───── Data supplied

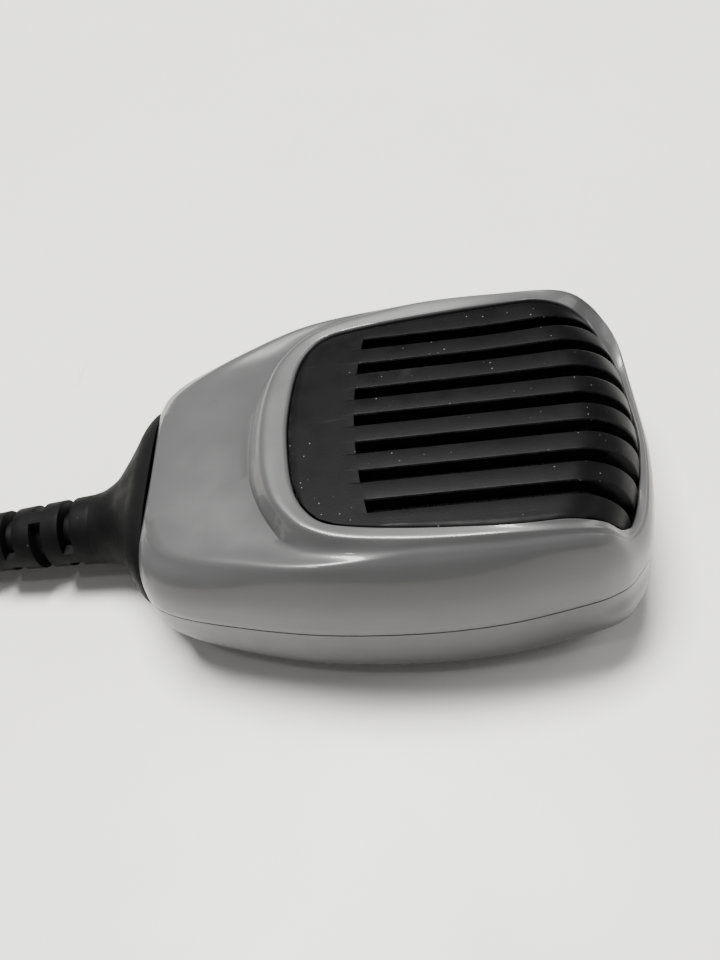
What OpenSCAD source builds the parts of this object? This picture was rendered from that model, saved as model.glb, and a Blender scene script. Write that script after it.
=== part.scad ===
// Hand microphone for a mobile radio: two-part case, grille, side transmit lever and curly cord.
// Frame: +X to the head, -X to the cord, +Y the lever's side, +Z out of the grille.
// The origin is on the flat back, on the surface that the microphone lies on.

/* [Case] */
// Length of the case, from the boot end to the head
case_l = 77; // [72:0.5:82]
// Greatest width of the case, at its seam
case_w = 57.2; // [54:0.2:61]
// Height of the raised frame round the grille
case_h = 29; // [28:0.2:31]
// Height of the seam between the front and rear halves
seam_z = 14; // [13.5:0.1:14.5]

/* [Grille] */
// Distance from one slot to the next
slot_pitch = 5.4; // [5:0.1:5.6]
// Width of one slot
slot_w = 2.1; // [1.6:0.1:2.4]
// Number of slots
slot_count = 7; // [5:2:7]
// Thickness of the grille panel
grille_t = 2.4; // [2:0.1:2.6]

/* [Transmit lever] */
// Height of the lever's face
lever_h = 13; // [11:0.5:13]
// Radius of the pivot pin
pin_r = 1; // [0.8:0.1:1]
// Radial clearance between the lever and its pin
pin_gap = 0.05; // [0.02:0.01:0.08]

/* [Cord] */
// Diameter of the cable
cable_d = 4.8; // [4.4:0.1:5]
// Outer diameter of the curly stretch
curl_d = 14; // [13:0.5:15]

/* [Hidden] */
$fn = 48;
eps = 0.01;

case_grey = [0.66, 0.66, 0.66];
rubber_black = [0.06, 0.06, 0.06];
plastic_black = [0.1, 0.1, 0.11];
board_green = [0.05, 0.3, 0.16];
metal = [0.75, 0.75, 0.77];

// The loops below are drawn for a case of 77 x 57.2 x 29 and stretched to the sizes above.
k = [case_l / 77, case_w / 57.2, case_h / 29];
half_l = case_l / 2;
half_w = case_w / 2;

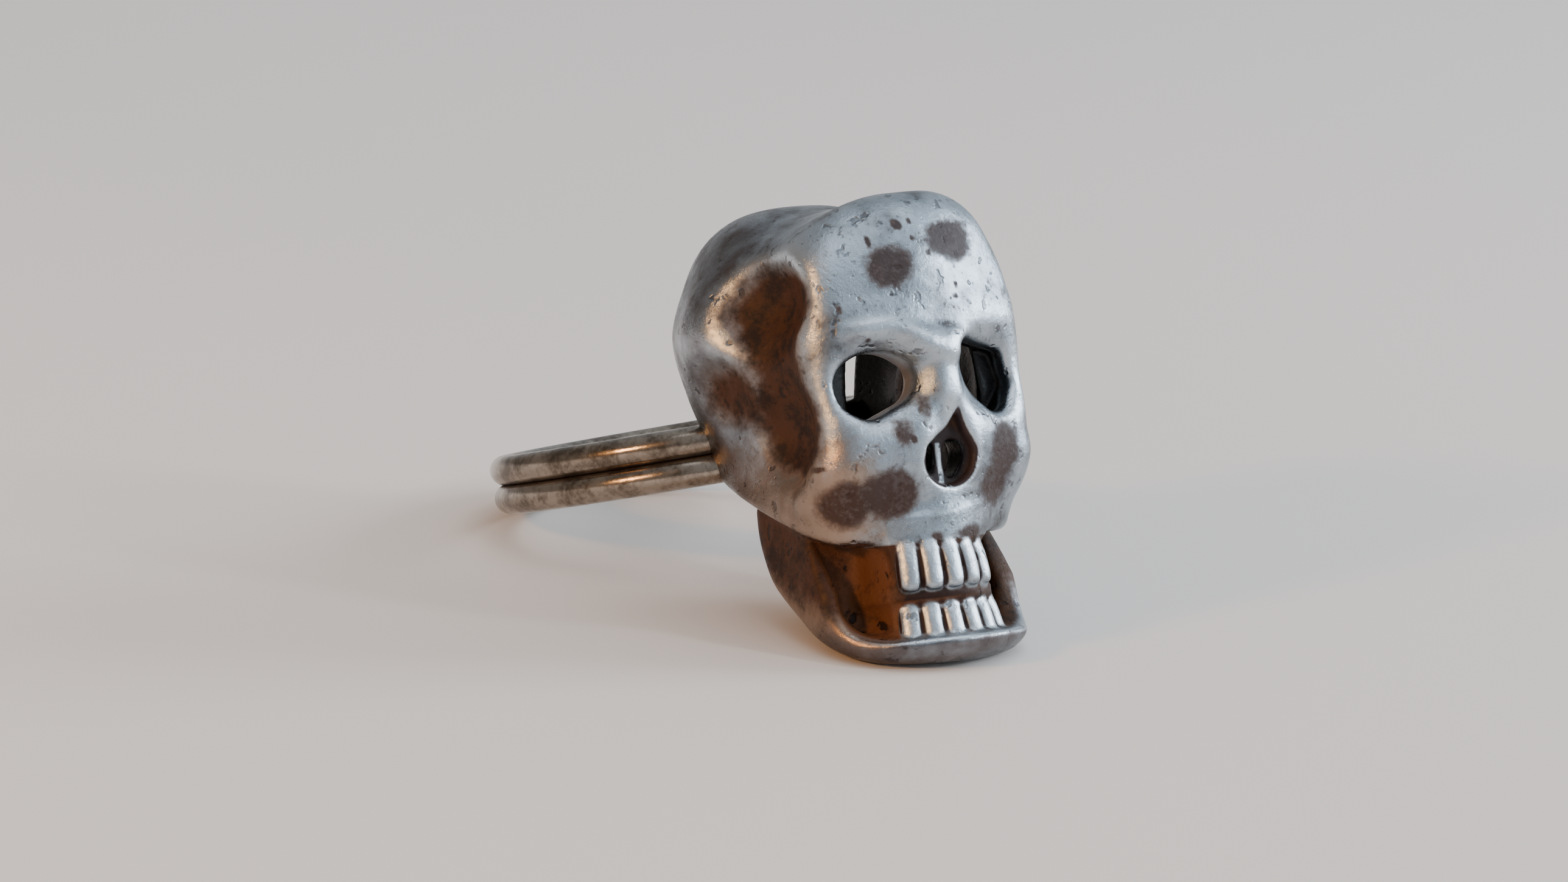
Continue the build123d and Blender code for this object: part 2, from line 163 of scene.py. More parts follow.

──────────

- [Work to do]: Return solely the number of lines in the data that include the word "object".

- [Expected answer]: 2